In the above case, we have three different side effects split across two different functions. We are first storing the order in our database based on the supplied input. We then take the newly created order and send the information off to our payment processor. Lastly we update our orders status in the database based on the response from the payment processor. Note how all of these side effects are constrained to the MyApp.Orders module and the MyApp.Orders.Order module contains only pure functions. This should be fairly simple to test as we only have a single public function that performs any side effects. The added complexity required should be contained within one function and the rest should be simple as they are pure.
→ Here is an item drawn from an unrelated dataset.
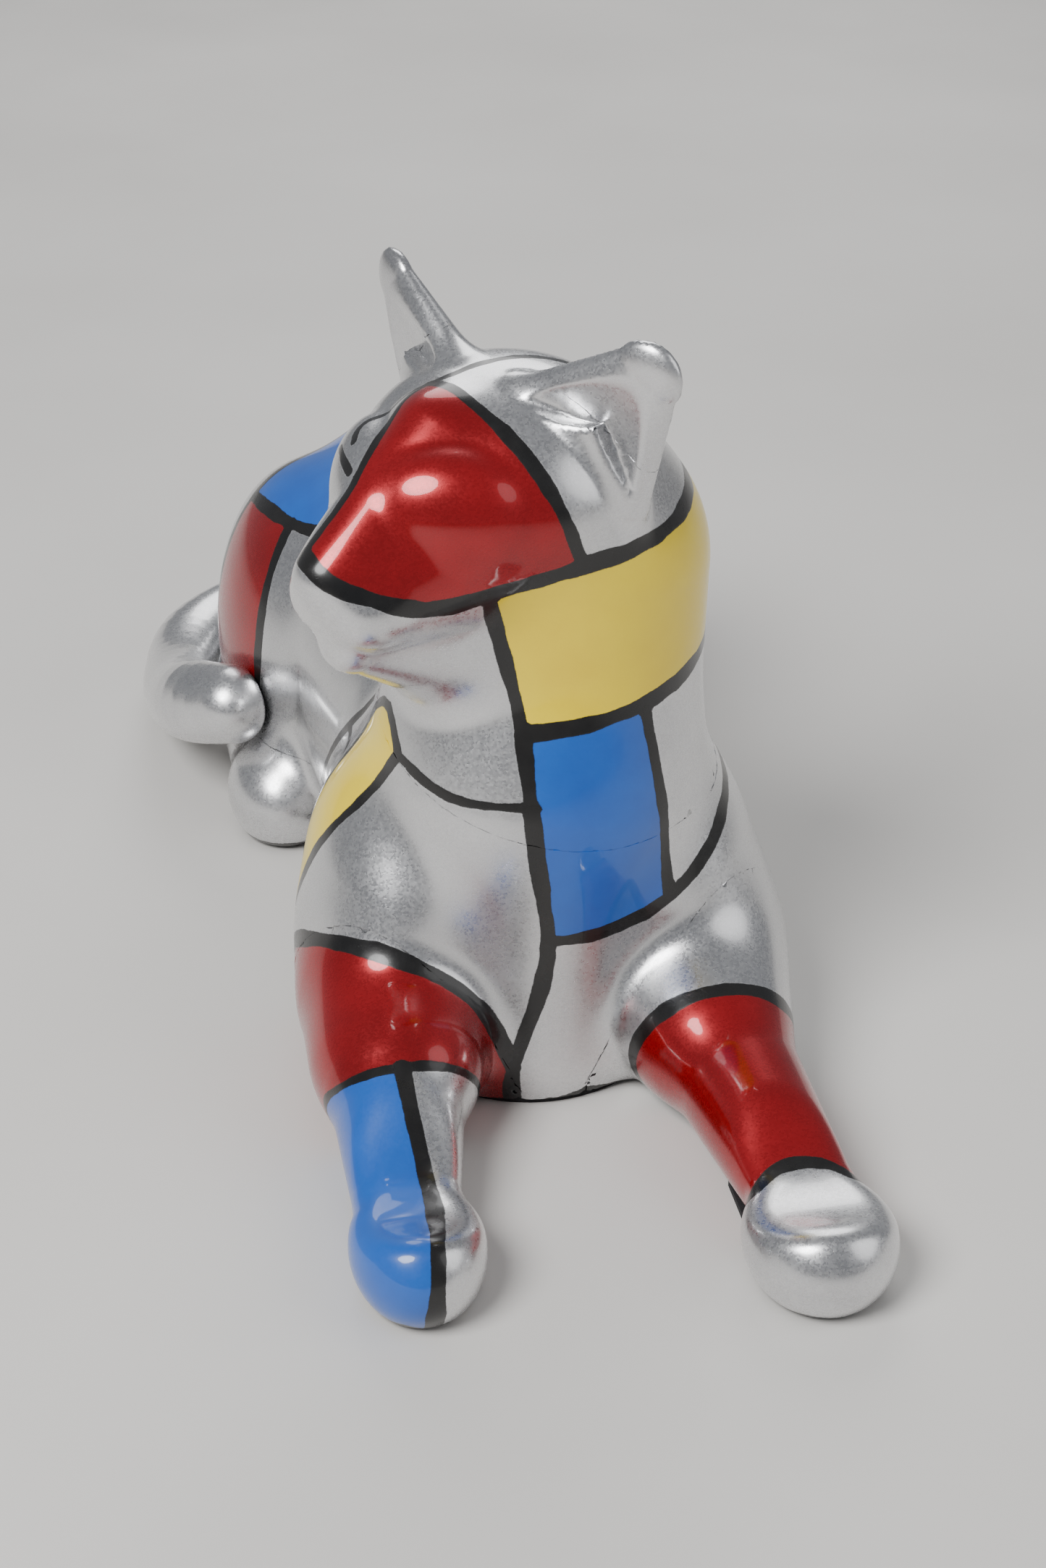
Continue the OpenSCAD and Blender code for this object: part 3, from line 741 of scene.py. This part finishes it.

If instead we allowed our MyApp.Orders.Order module to also perform side effects, we would have added complexity in both of the above modules because of the fact that any function that calls an impure function is impure itself. In our tests this would mean that we will need to take extra precautions to ensure we are doing the correct thing for both modules. When reading the code it becomes more complex because the effects may happen in several different places. The entire system becomes more complex for no gain.

Given the above examples I hope I have gotten you to think about your own projects and how you consider using side effects in the future. Keep in mind that these are meant to be guidelines and not hard rules. However, if we do take the time to stop and think about the kinds of side effects that our programs need to produce we should be able to create cleaner, simpler, and more easily testable code.